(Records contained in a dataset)
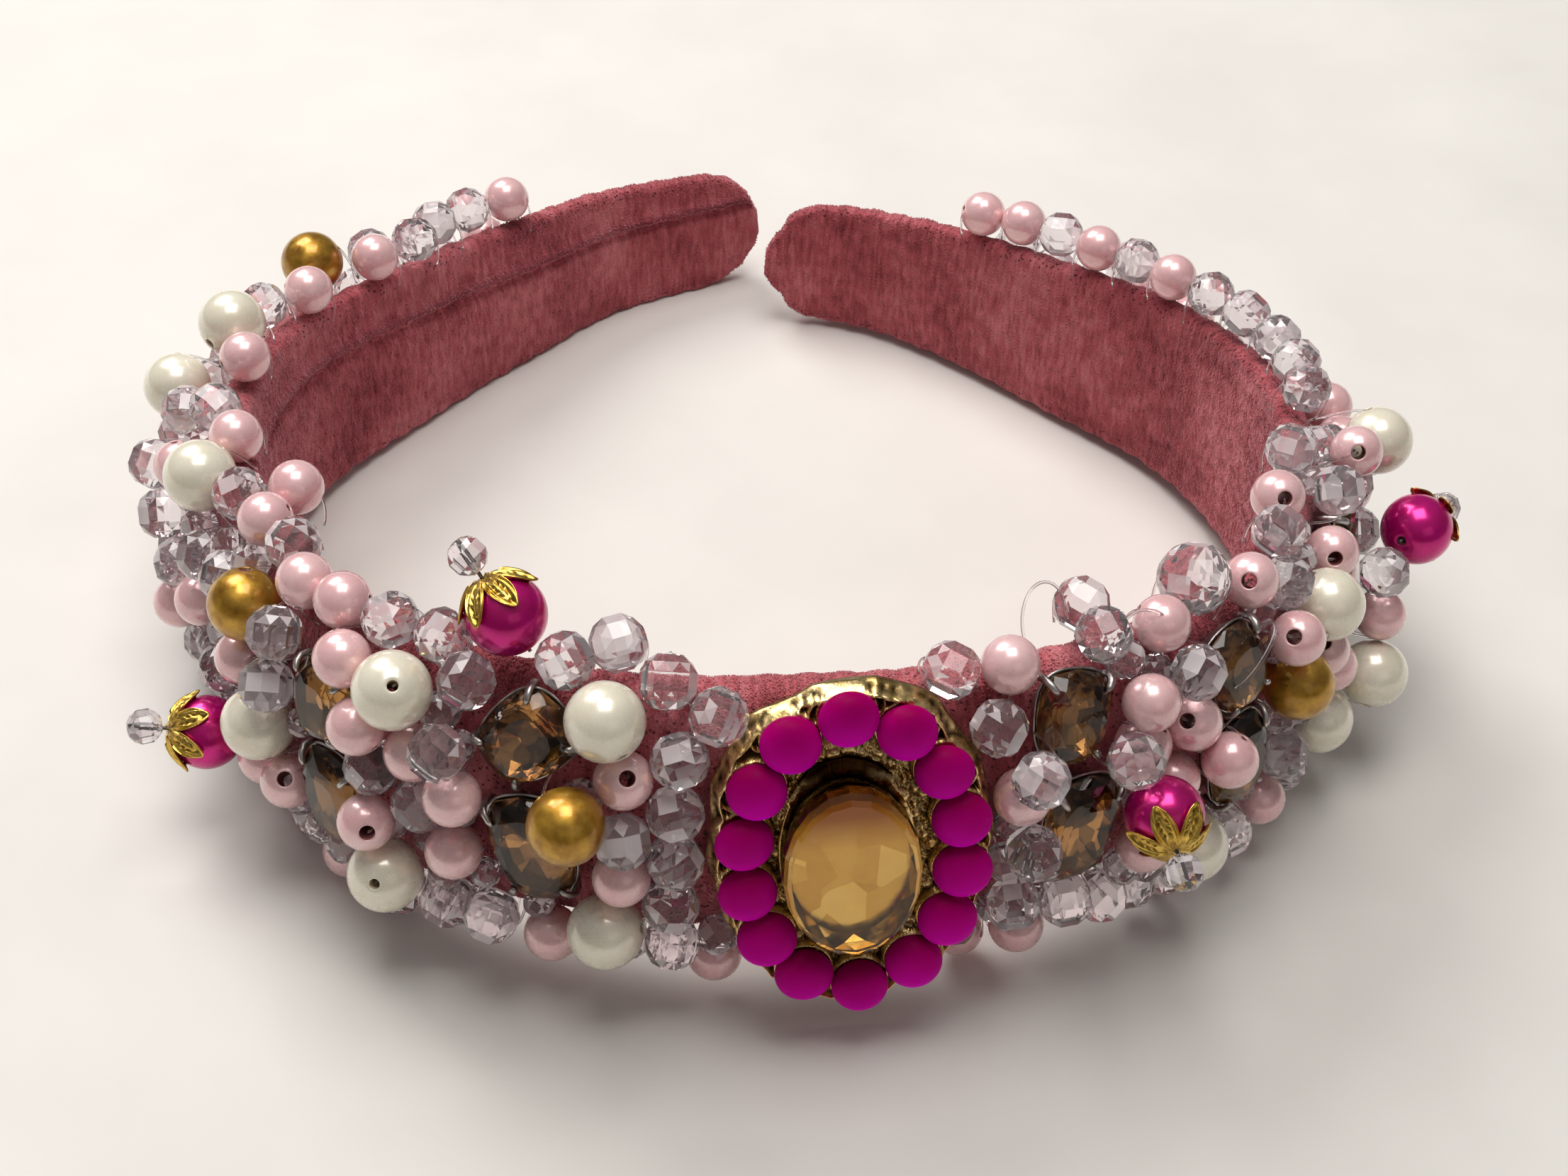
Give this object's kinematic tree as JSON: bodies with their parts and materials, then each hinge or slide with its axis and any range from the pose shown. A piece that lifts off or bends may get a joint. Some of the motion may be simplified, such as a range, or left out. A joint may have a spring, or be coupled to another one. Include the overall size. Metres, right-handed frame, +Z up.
{
  "type": "beaded headband",
  "caption": "Padded velvet headband with pearls, clear faceted beads, claw-set smoky stones and a gold medallion sewn to its outer face.",
  "frame": {"origin": "middle of the bounding box, on the surface that the headband lies on", "axes": "+Z up through the ring, +X towards the wearer's left, -Y towards the medallion at the front"},
  "size_m": [0.1543, 0.144, 0.0523],
  "materials": {
    "velvet": "old rose velvet with a short pile",
    "gold_metal": "cast and stamped gold-plated metal, darker in its hollows",
    "champagne_glass": "champagne faceted glass with a foiled back",
    "magenta_stone": "satin magenta cabochon",
    "smoky_glass": "smoky brown faceted glass in silver claws",
    "fuchsia_pearl": "fuchsia pearl coat",
    "clear_bead": "clear faceted bead with a faint lilac tint",
    "gold_pearl": "gold pearl coat",
    "cream_pearl": "cream pearl coat",
    "pink_pearl": "pale pink pearl coat"
  },
  "bodies": {
    "root": {"velvet_band": "velvet", "medallion_setting": "gold_metal", "centre_stone": "champagne_glass", "cabochon_01": "magenta_stone", "cabochon_02": "magenta_stone", "cabochon_03": "magenta_stone", "cabochon_04": "magenta_stone", "cabochon_05": "magenta_stone", "cabochon_06": "magenta_stone", "cabochon_07": "magenta_stone", "cabochon_08": "magenta_stone", "cabochon_09": "magenta_stone", "cabochon_10": "magenta_stone", "cabochon_11": "magenta_stone", "cabochon_12": "magenta_stone", "cabochon_13": "magenta_stone", "cabochon_14": "magenta_stone", "smoky_stone_01": "smoky_glass", "smoky_stone_02": "smoky_glass", "smoky_stone_03": "smoky_glass", "smoky_stone_04": "smoky_glass", "smoky_stone_05": "smoky_glass", "smoky_stone_06": "smoky_glass", "smoky_stone_07": "smoky_glass", "smoky_stone_08": "smoky_glass", "smoky_stone_09": "smoky_glass", "smoky_stone_10": "smoky_glass", "cream_pearl_01": "cream_pearl", "cream_pearl_02": "cream_pearl", "cream_pearl_03": "cream_pearl", "cream_pearl_04": "cream_pearl", "cream_pearl_05": "cream_pearl", "cream_pearl_06": "cream_pearl", "cream_pearl_07": "cream_pearl", "cream_pearl_08": "cream_pearl", "gold_pearl_09": "gold_pearl", "gold_pearl_10": "gold_pearl", "gold_pearl_11": "gold_pearl", "gold_pearl_12": "gold_pearl", "fuchsia_pearl_1": "fuchsia_pearl", "fuchsia_pearl_2": "fuchsia_pearl", "fuchsia_pearl_3": "fuchsia_pearl", "fuchsia_pearl_4": "fuchsia_pearl", "petal_cap_1": "gold_metal", "petal_cap_2": "gold_metal", "petal_cap_3": "gold_metal", "petal_cap_4": "gold_metal", "tip_bead_1": "clear_bead", "tip_bead_2": "clear_bead", "tip_bead_3": "clear_bead", "tip_bead_4": "clear_bead", "bead_field_left": "pink_pearl", "bead_field_right": "pink_pearl"}
  },
  "joints": []
}
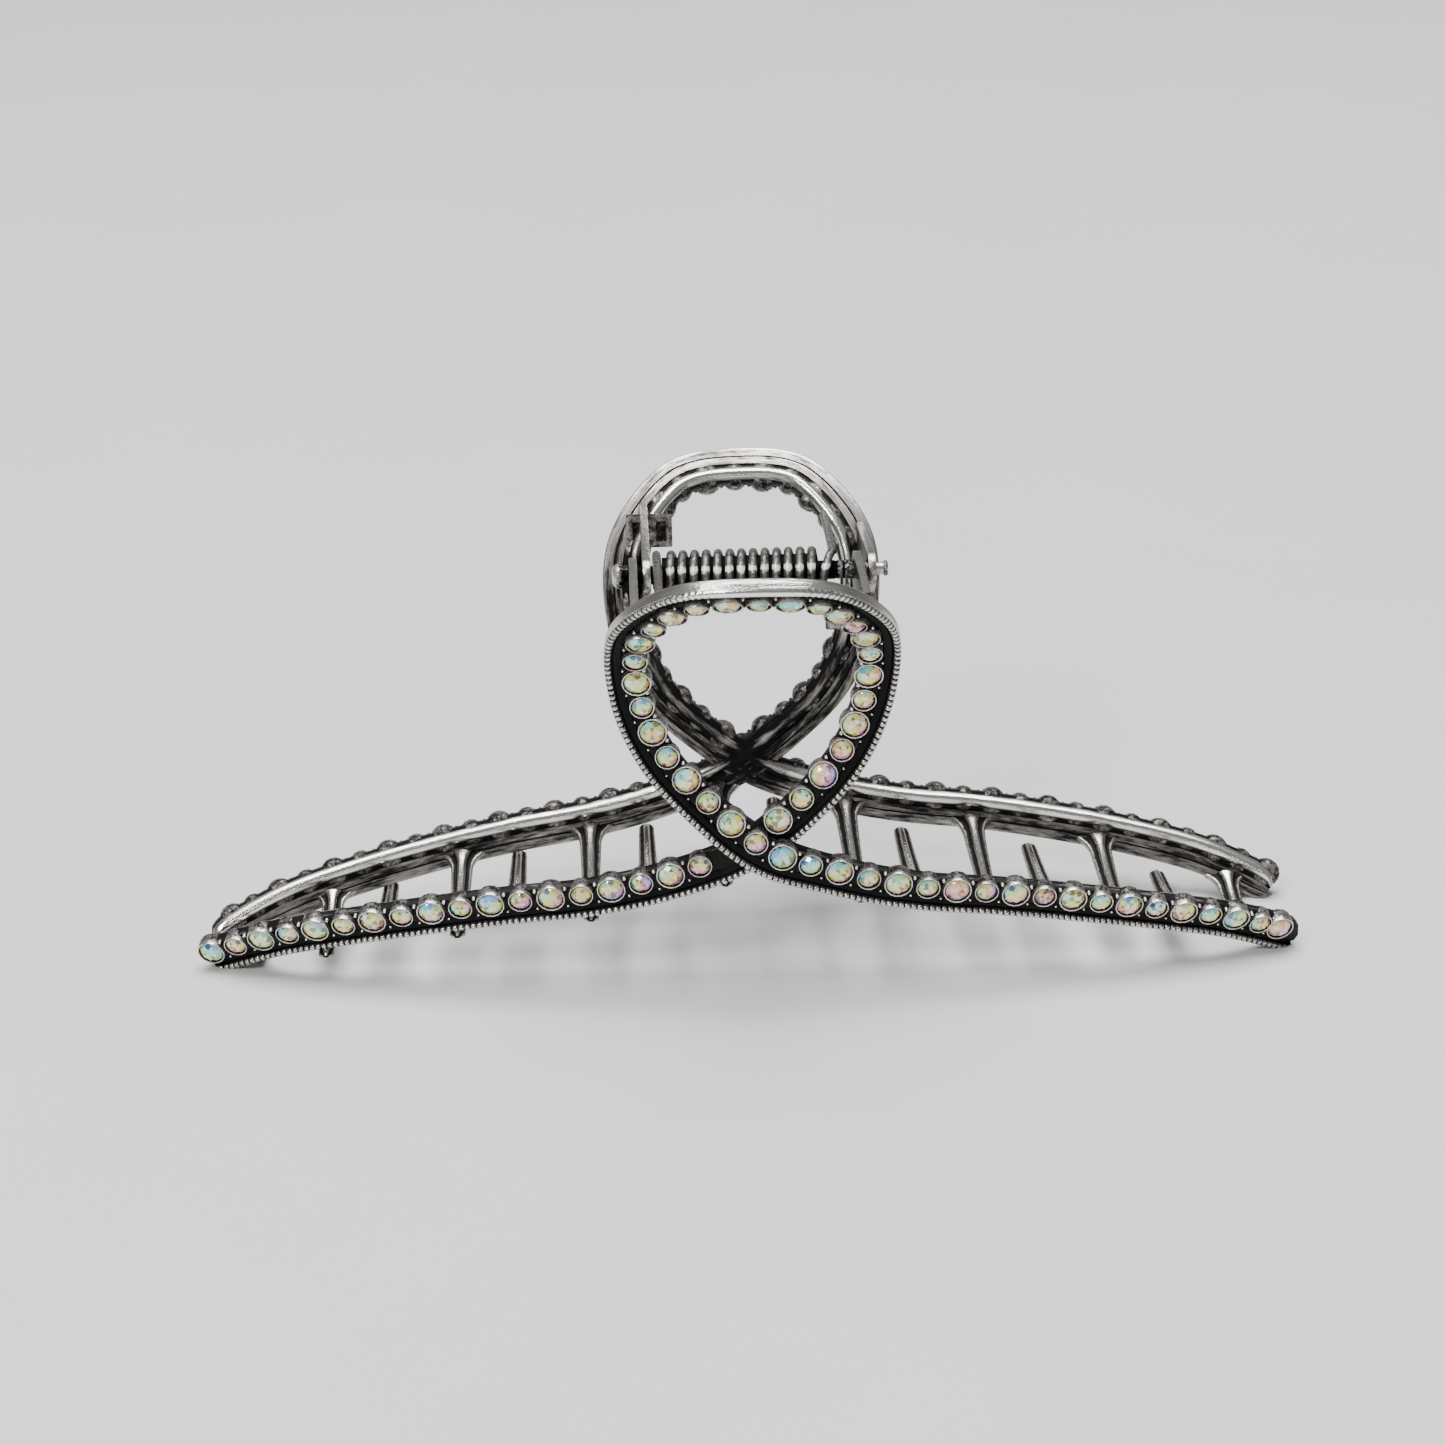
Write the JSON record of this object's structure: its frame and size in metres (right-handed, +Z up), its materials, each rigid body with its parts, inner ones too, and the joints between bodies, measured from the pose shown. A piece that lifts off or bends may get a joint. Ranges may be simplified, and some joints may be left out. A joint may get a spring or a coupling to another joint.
{
  "type": "claw hair clip",
  "caption": "Claw hair clip with cast ribbon-loop jaws edged with rhinestones, hinged on a sprung pin, with interleaving teeth.",
  "frame": {"origin": "on the surface that the clip stands on, under the middle of its box", "axes": "+Z up from the arm tips to the grips, +X along the arms, -Y out of the front jaw"},
  "size_m": [0.1116, 0.04, 0.0465],
  "materials": {
    "antique_silver": "cast zinc alloy, antiqued silver plate, bright on the high spots and blackened in the recesses",
    "black_enamel": "glossy black enamel",
    "aurora_crystal": "faceted foil-backed crystal with an iridescent coating",
    "spring_steel": "antiqued silver plated spring wire, blackened between the turns",
    "pin_steel": "antiqued silver plated pin"
  },
  "bodies": {
    "hinge": {"hinge_pin": "pin_steel", "spring_coil": "spring_steel"},
    "front_jaw": {"front_jaw": "antique_silver", "front_enamel_long": "black_enamel", "front_enamel_short": "black_enamel", "front_stone_01": "aurora_crystal", "front_stone_02": "aurora_crystal", "front_stone_03": "aurora_crystal", "front_stone_04": "aurora_crystal", "front_stone_05": "aurora_crystal", "front_stone_06": "aurora_crystal", "front_stone_07": "aurora_crystal", "front_stone_08": "aurora_crystal", "front_stone_09": "aurora_crystal", "front_stone_10": "aurora_crystal", "front_stone_11": "aurora_crystal", "front_stone_12": "aurora_crystal", "front_stone_13": "aurora_crystal", "front_stone_14": "aurora_crystal", "front_stone_15": "aurora_crystal", "front_stone_16": "aurora_crystal", "front_stone_17": "aurora_crystal", "front_stone_18": "aurora_crystal", "front_stone_19": "aurora_crystal", "front_stone_20": "aurora_crystal", "front_stone_21": "aurora_crystal", "front_stone_22": "aurora_crystal", "front_stone_23": "aurora_crystal", "front_stone_row_long": "aurora_crystal", "front_stone_row_short": "aurora_crystal", "spring_front_leg": "spring_steel"},
    "rear_jaw": {"rear_jaw": "antique_silver", "rear_enamel_long": "black_enamel", "rear_enamel_short": "black_enamel", "rear_stone_01": "aurora_crystal", "rear_stone_02": "aurora_crystal", "rear_stone_03": "aurora_crystal", "rear_stone_04": "aurora_crystal", "rear_stone_05": "aurora_crystal", "rear_stone_06": "aurora_crystal", "rear_stone_07": "aurora_crystal", "rear_stone_08": "aurora_crystal", "rear_stone_09": "aurora_crystal", "rear_stone_10": "aurora_crystal", "rear_stone_11": "aurora_crystal", "rear_stone_12": "aurora_crystal", "rear_stone_13": "aurora_crystal", "rear_stone_14": "aurora_crystal", "rear_stone_15": "aurora_crystal", "rear_stone_16": "aurora_crystal", "rear_stone_17": "aurora_crystal", "rear_stone_18": "aurora_crystal", "rear_stone_19": "aurora_crystal", "rear_stone_20": "aurora_crystal", "rear_stone_21": "aurora_crystal", "rear_stone_22": "aurora_crystal", "rear_stone_23": "aurora_crystal", "rear_stone_row_long": "aurora_crystal", "rear_stone_row_short": "aurora_crystal", "spring_rear_leg": "spring_steel"}
  },
  "joints": [
    {"name": "front_jaw_hinge", "type": "hinge", "parent": "hinge", "child": "front_jaw", "pos_m": [0, 0, 0.03995], "axis": [-1, 0, 0], "range_deg": [0, 25], "stiffness_Nm_per_rad": 0.12, "springref_deg": -40.11},
    {"name": "rear_jaw_hinge", "type": "hinge", "parent": "hinge", "child": "rear_jaw", "pos_m": [0, 0, 0.03995], "axis": [1, 0, 0], "range_deg": [0, 25], "stiffness_Nm_per_rad": 0.12, "springref_deg": -40.11}
  ],
  "couplings": [
    {"joint": "rear_jaw_hinge", "follows": "front_jaw_hinge", "ratio": 1}
  ]
}
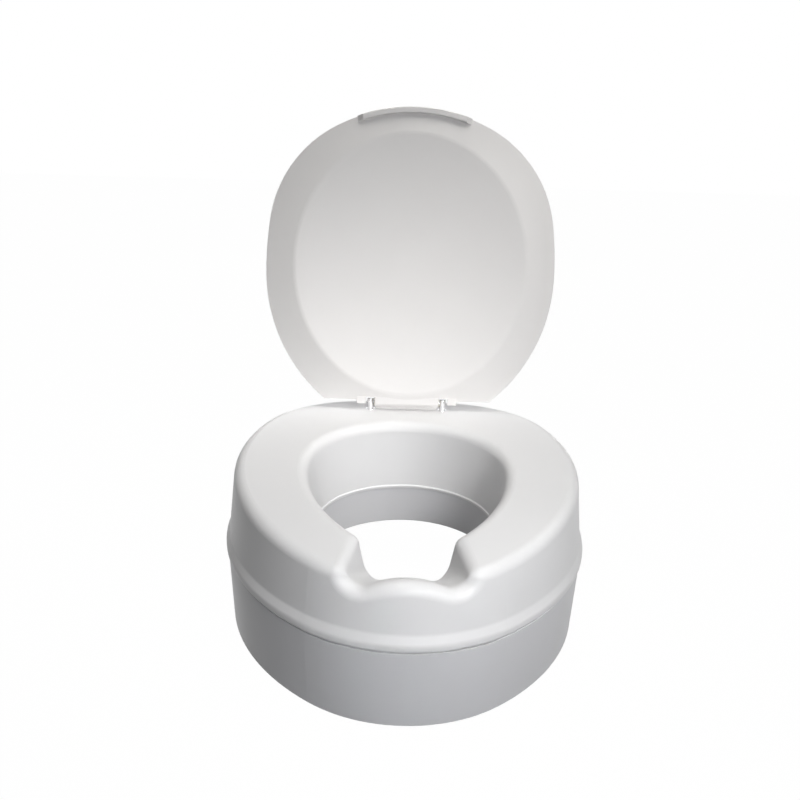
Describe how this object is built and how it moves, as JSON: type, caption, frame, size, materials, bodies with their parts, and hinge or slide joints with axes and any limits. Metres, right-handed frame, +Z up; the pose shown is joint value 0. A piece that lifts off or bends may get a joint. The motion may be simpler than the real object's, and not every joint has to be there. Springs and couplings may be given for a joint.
{
  "type": "raised toilet seat",
  "caption": "Raised toilet seat with a hinged lid, an egg-shaped aperture, a washing recess at the front, a skirt over the bowl rim and adjustable centring brackets underneath.",
  "frame": {"origin": "middle of the whole object's footprint with the lid open, on the plane of the skirt's foot", "axes": "+Z up, +X to the right as seen from the front, front (recess) towards -Y, lid hinge at +Y"},
  "size_m": [0.4, 0.4383, 0.5413],
  "materials": {
    "seat_plastic": "smooth white moulded plastic with a soft gloss",
    "skirt_plastic": "smooth white moulded plastic with a soft gloss",
    "lid_plastic": "smooth, slightly warm white moulded plastic with a soft gloss",
    "bright_chrome": "polished chrome plate",
    "pin_steel": "drawn stainless rod",
    "zinc_steel": "bright zinc plate",
    "bush_nylon": "natural nylon",
    "bracket_plastic": "fine grained white plastic",
    "black_rubber": "matt grooved rubber"
  },
  "bodies": {
    "seat": {"seat_shell": "seat_plastic", "lower_skirt": "skirt_plastic", "shell_screws": "zinc_steel", "rim_pad_front_left": "black_rubber", "rim_pad_front_right": "black_rubber", "rim_pad_side_left": "black_rubber", "rim_pad_side_right": "black_rubber", "rim_pad_rear_left": "black_rubber", "rim_pad_rear_right": "black_rubber", "bracket_screws": "zinc_steel", "bracket_nuts": "zinc_steel", "hinge_post_left": "bright_chrome", "hinge_post_right": "bright_chrome", "hinge_washers": "zinc_steel", "hinge_nuts": "zinc_steel", "hinge_pin": "pin_steel"},
    "lid_body": {"lid": "lid_plastic", "hinge_bush_left": "bush_nylon", "hinge_bush_right": "bush_nylon"},
    "bracket_front_left": {"centring_bracket_front_left": "bracket_plastic", "bracket_facing_front_left": "black_rubber"},
    "bracket_front_right": {"centring_bracket_front_right": "bracket_plastic", "bracket_facing_front_right": "black_rubber"},
    "bracket_rear_left": {"centring_bracket_rear_left": "bracket_plastic", "bracket_facing_rear_left": "black_rubber"},
    "bracket_rear_right": {"centring_bracket_rear_right": "bracket_plastic", "bracket_facing_rear_right": "black_rubber"}
  },
  "joints": [
    {"name": "lid_hinge", "type": "hinge", "parent": "seat", "child": "lid_body", "pos_m": [0, 0.16883, 0.1885], "axis": [1, 0, 0], "range_deg": [0, 98]},
    {"name": "bracket_slide_front_left", "type": "slide", "parent": "seat", "child": "bracket_front_left", "axis": [-0.9063, -0.4226, 0], "range_m": [0, 0.018]},
    {"name": "bracket_slide_front_right", "type": "slide", "parent": "seat", "child": "bracket_front_right", "axis": [0.9063, -0.4226, 0], "range_m": [0, 0.018]},
    {"name": "bracket_slide_rear_left", "type": "slide", "parent": "seat", "child": "bracket_rear_left", "axis": [-0.9397, 0.342, 0], "range_m": [0, 0.018]},
    {"name": "bracket_slide_rear_right", "type": "slide", "parent": "seat", "child": "bracket_rear_right", "axis": [0.9397, 0.342, 0], "range_m": [0, 0.018]}
  ]
}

** Direction **
Look through the entries above; copy every line holding the string "axes".

** Task response **
  "frame": {"origin": "middle of the bounding box, on the surface that the headband lies on", "axes": "+Z up through the ring, +X towards the wearer's left, -Y towards the medallion at the front"},
  "frame": {"origin": "on the surface that the clip stands on, under the middle of its box", "axes": "+Z up from the arm tips to the grips, +X along the arms, -Y out of the front jaw"},
Describe how this object is built and how it moves, as JSON: type, caption, frame, size, materials, bodies with their parts, and hinge or slide joints with axes and any limits. Metres, right-handed frame, +Z up; the pose shown is joint value 0. A piece that lifts off or bends may get a joint. The motion may be simpler than the real object's, and not every joint has to be there. Springs and couplings may be given for a joint.
  "frame": {"origin": "middle of the whole object's footprint with the lid open, on the plane of the skirt's foot", "axes": "+Z up, +X to the right as seen from the front, front (recess) towards -Y, lid hinge at +Y"},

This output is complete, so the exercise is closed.